The Red Prince apple was launched with the kind of fanfare usually reserved for the red carpet: Press packages were sent to the media featuring a perfect specimen perched on a red throne-like pillow. A Facebook fan page was set up for people to connect with the fruit. On Twitter, you can follow all breaking Red Prince news. Grown for the first time in Canada and now available in some supermarkets, the apple is being pitched by a Toronto public relations firm as the next best thing in the produce department.
The message: Move over, Honeycrisp.
These days, an apple is no longer an apple. In the highly competitive global food industry, each new variety is a brand backed by years of research and heaps of money that growers hope will translate into a hit apple, rather than a fruit ignored by shoppers.

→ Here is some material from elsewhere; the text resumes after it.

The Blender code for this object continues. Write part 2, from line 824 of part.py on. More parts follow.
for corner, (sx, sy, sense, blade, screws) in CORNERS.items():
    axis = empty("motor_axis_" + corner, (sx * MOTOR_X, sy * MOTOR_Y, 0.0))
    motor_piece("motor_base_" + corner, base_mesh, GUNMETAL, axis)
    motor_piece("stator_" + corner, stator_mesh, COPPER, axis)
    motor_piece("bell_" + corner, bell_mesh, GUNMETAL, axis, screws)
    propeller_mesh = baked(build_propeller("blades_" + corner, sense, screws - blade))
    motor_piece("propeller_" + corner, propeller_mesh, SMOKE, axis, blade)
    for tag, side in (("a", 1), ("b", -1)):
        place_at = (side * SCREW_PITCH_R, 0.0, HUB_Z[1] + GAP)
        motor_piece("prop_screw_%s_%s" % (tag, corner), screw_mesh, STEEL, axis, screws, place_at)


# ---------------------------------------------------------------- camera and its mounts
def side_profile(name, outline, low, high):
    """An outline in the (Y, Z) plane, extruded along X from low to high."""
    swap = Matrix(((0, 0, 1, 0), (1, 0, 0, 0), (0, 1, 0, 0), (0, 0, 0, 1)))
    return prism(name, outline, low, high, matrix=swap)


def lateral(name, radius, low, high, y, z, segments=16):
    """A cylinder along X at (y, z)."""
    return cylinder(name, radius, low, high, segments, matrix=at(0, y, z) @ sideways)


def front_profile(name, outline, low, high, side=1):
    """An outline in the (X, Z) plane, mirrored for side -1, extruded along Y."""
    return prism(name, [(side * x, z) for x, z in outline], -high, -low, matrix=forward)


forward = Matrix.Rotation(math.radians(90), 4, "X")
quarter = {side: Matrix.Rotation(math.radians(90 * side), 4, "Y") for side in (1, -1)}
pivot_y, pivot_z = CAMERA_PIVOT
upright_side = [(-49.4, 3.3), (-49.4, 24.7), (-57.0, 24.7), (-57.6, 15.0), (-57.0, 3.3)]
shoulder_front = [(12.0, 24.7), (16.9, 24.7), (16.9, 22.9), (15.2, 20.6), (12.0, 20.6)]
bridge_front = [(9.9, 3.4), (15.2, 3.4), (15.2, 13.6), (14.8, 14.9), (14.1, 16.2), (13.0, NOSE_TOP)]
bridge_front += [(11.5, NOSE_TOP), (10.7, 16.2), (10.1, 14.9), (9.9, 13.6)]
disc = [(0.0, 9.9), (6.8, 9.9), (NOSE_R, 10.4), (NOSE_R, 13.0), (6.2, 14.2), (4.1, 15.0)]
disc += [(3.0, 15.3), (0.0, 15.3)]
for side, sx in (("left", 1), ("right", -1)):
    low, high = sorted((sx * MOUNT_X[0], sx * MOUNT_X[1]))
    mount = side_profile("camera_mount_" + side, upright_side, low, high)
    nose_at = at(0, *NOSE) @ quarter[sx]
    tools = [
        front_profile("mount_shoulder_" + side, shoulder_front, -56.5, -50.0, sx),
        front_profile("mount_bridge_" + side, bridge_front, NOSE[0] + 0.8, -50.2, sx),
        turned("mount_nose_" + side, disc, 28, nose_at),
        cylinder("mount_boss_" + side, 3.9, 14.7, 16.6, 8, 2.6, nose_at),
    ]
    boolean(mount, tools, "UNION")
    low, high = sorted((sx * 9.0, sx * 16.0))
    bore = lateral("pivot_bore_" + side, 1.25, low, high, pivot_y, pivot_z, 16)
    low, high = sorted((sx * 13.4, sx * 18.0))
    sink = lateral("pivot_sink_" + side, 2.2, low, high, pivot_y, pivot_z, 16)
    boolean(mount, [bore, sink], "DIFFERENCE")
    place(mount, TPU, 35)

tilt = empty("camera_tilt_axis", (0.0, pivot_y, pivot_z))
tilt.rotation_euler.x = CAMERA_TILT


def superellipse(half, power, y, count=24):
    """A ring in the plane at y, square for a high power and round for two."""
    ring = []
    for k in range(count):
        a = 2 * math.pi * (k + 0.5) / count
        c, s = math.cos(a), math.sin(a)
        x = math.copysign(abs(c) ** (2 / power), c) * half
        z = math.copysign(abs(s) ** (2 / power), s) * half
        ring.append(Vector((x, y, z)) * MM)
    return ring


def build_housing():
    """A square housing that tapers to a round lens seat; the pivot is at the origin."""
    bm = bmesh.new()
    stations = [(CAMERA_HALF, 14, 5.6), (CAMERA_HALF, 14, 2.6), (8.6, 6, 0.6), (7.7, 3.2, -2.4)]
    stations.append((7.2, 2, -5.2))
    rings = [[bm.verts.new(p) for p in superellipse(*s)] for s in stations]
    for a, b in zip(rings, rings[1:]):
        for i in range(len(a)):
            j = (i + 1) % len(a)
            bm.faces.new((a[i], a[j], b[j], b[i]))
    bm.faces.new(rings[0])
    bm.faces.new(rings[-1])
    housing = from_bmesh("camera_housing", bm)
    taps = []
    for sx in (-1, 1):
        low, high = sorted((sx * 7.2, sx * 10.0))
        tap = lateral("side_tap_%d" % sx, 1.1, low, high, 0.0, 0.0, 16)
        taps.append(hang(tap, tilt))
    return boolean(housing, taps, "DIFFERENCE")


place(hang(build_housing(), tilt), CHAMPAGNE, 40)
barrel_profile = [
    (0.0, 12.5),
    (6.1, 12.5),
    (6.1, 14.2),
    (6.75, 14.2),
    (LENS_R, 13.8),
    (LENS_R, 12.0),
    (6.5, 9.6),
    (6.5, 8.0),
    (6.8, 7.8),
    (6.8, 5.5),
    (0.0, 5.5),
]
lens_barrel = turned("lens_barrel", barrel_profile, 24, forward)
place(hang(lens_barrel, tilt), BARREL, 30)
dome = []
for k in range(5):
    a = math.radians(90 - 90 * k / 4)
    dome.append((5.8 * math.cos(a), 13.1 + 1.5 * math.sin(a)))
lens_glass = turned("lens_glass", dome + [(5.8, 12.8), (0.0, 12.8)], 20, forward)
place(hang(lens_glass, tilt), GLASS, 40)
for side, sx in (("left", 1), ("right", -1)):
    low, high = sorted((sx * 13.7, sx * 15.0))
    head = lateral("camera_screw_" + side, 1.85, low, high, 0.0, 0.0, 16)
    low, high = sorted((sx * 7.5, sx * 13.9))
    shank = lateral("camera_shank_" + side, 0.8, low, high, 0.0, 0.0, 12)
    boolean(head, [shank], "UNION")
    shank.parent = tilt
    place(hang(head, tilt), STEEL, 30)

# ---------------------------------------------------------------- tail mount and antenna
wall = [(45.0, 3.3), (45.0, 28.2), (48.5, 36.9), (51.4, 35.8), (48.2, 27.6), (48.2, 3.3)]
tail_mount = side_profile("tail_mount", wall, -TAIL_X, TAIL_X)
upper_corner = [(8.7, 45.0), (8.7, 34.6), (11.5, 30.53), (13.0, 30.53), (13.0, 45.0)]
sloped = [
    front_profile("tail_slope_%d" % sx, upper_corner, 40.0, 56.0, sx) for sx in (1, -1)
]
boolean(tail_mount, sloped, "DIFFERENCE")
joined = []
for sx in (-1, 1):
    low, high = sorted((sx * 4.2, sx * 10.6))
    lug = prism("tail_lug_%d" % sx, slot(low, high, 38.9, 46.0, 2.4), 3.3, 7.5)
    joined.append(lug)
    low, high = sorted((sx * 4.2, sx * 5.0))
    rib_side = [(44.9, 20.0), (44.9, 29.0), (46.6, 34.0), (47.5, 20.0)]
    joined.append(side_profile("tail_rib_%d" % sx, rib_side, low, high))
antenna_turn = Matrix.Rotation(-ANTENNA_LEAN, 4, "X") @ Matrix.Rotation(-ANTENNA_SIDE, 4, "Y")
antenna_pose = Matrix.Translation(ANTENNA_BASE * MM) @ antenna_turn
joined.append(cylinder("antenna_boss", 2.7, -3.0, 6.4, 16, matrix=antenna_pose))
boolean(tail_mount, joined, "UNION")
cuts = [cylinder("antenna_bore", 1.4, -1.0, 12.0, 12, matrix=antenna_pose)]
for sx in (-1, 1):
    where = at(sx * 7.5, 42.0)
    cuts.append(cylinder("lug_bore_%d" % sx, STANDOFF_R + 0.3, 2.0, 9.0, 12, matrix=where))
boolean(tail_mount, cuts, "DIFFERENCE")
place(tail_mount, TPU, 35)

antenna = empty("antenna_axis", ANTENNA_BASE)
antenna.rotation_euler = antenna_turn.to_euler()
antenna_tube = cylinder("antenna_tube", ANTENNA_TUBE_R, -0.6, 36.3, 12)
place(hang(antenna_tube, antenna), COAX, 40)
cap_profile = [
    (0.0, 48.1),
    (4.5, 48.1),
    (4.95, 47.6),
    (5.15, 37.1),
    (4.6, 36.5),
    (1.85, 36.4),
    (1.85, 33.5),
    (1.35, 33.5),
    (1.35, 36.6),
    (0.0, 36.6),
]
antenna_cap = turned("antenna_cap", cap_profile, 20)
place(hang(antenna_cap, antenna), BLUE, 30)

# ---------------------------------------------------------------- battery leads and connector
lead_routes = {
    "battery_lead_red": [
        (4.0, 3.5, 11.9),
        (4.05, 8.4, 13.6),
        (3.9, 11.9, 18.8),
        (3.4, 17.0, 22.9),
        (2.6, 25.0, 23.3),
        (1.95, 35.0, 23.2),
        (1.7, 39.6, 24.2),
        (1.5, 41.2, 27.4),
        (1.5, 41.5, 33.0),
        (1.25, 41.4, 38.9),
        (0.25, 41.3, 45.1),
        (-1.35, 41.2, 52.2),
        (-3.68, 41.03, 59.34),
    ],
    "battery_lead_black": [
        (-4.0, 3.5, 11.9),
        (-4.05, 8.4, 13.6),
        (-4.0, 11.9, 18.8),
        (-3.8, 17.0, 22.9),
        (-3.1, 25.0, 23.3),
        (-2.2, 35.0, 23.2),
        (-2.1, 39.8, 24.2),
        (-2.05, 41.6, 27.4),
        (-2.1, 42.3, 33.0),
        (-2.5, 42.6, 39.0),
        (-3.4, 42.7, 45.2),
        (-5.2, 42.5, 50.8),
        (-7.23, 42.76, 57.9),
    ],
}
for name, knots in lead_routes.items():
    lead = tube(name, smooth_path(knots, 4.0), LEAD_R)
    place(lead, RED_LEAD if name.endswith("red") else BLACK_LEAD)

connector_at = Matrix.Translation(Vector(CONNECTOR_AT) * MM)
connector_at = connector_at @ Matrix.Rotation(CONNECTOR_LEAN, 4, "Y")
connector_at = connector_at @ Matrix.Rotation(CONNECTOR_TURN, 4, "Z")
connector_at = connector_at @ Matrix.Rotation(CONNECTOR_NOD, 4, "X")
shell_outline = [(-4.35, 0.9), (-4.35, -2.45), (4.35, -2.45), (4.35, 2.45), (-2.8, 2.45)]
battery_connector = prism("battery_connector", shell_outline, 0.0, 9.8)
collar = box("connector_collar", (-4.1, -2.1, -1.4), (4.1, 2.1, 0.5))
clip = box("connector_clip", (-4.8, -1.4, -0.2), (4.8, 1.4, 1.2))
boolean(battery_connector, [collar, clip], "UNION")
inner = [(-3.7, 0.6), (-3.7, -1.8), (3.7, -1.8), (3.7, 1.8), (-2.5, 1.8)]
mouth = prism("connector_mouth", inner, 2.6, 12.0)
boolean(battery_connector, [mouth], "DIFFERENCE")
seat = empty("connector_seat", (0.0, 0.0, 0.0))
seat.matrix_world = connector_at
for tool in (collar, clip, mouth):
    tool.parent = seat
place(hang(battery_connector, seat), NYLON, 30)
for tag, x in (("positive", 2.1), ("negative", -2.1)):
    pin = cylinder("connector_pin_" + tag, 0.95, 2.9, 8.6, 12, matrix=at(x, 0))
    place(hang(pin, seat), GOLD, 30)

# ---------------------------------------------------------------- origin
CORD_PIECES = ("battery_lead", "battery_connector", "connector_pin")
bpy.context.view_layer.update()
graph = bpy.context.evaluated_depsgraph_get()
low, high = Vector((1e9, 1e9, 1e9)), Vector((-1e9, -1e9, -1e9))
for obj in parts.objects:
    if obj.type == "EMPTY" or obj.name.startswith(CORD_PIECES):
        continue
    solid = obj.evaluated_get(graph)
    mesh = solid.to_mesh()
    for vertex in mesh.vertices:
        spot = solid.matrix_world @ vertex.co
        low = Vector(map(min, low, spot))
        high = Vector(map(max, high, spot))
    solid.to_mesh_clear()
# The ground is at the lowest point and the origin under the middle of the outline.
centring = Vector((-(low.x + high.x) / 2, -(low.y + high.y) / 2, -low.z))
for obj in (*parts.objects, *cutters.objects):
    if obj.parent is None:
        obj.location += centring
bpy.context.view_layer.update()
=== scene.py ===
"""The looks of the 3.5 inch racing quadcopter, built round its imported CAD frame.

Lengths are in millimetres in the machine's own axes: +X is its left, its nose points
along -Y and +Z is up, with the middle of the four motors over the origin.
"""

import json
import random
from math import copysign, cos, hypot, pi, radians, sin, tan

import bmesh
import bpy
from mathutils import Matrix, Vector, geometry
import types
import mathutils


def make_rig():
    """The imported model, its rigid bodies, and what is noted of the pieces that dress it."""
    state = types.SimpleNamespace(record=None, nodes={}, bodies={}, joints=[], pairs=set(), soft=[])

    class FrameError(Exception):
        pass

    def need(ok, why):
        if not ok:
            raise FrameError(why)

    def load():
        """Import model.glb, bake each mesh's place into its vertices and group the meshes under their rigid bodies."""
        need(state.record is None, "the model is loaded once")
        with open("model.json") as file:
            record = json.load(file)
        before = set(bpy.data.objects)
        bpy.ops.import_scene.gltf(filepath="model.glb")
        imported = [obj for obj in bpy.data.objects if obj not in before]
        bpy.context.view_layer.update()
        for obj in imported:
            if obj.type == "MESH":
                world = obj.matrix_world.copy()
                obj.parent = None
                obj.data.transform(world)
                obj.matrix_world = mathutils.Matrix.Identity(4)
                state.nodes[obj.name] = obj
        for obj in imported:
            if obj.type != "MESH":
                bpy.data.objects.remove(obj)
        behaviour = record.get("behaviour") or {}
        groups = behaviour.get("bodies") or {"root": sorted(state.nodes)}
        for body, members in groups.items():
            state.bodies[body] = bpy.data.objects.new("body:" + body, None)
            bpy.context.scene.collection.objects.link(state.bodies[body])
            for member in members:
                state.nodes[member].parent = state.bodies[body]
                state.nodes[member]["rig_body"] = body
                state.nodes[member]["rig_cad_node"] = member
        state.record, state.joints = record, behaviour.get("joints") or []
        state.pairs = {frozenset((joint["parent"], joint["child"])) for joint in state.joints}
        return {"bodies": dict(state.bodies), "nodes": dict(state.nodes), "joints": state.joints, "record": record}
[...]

“You have to be ahead of the game,” says Dela Erith, executive director of the Nova Scotia Fruit Growers’ Association. “It’s like a new Hollywood star. You can’t work on that person or thing forever. It’s going to deplete. You’ve got to keep moving forward.”
The Red Prince is a novelty. It’s a crisp apple that reaches its best balance of tartness and sweetness in the winter, a time when most other Canadian apples that were harvested in the fall lose their lustre. Irma and Marius Botden brought the apple here from Europe, where it was developed, and they hold the exclusive rights to grow it in Canada. It’s called a “club” apple, which means the Botdens must pay royalties to grow it, can only produce as much as their contract allows and if other farmers in this country want to try it out, they must buy the trees from the Botdens’ orchard.

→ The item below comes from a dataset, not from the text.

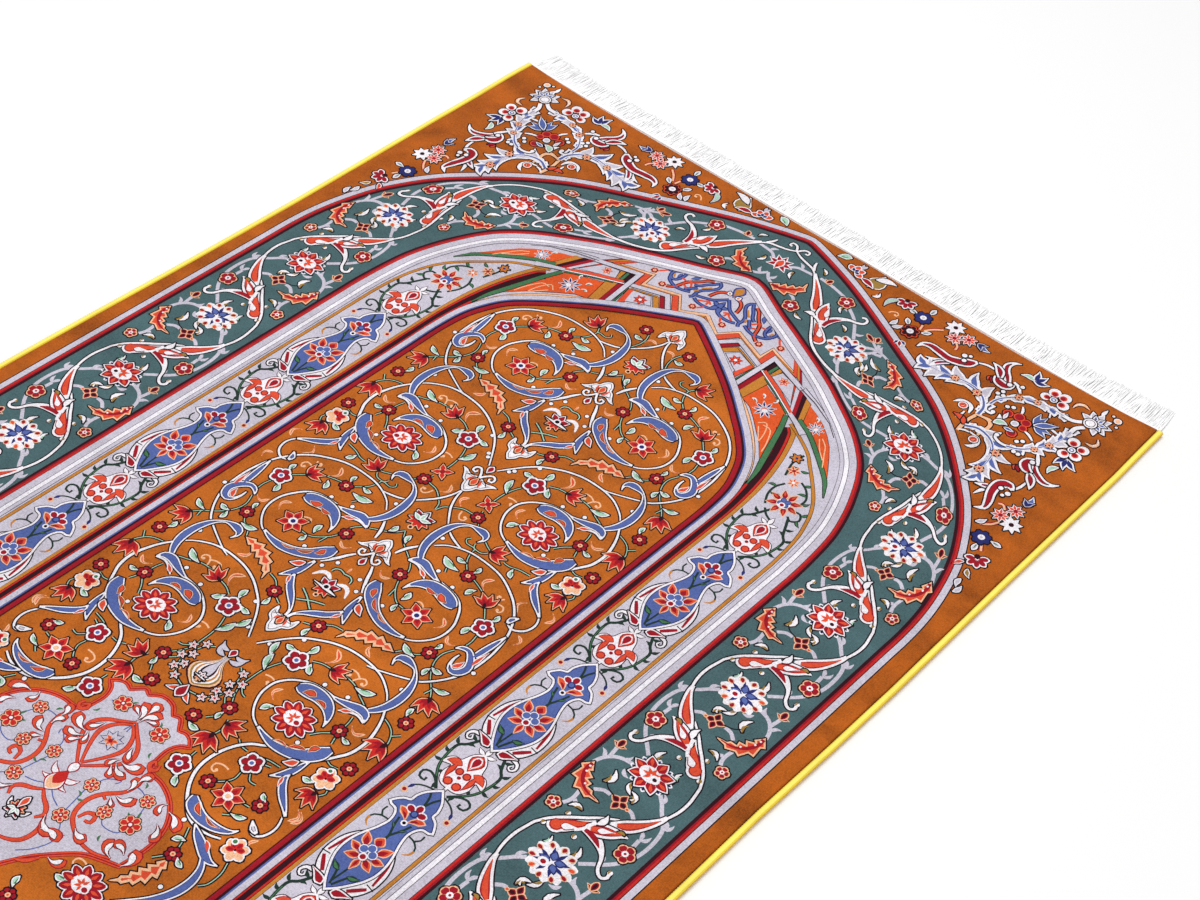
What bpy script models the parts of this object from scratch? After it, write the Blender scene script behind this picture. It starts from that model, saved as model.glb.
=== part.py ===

Canada used to grow a lot more apples. According to Statistics Canada, in 2006 farmers here produced 376,459 tonnes of apples, the smallest amount in almost 50 years. Many growers in Ontario have been pulling out their apple trees because they can’t compete with the United States, New Zealand and China. New varieties, such as Honeycrisp, and a growing interest in local food has brought the numbers back up slightly. Now the hope is that cultivars such as the Red Prince may help improve the market even more – and allow growers to differentiate themselves from the horde. It's hard to stand out with a ubiquitous Red Delicious, but not every orchard grows the club varieties.
The Honeycrisp is the country's reigning star apple, Ms. Erith says. It was bred in the 1970s at the University of Minnesota but wasn’t popular until a handful of growers planted the trees in Nova Scotia in the mid-1990s. Slowly, it started to gain some attention. News of the apple spread by word of mouth, and by 2005, consumers couldn’t get enough of the Honeycrisp.
“It just grew. People liked the apple and they demanded it,” Ms. Erith says.
Even though it costs more money to grow a Honeycrisp – its delicate skin requires that each stem be snipped by hand as it is picked – growers like the apple because they can charge a premium for it. (Honeycrisps from the United States are currently $2.99 a pound in some grocery stores.) In Nova Scotia, where the variety grows well because of the maritime weather conditions, a government-funded replant program is under way to replace older trees with new ones, such as the Honeycrisp.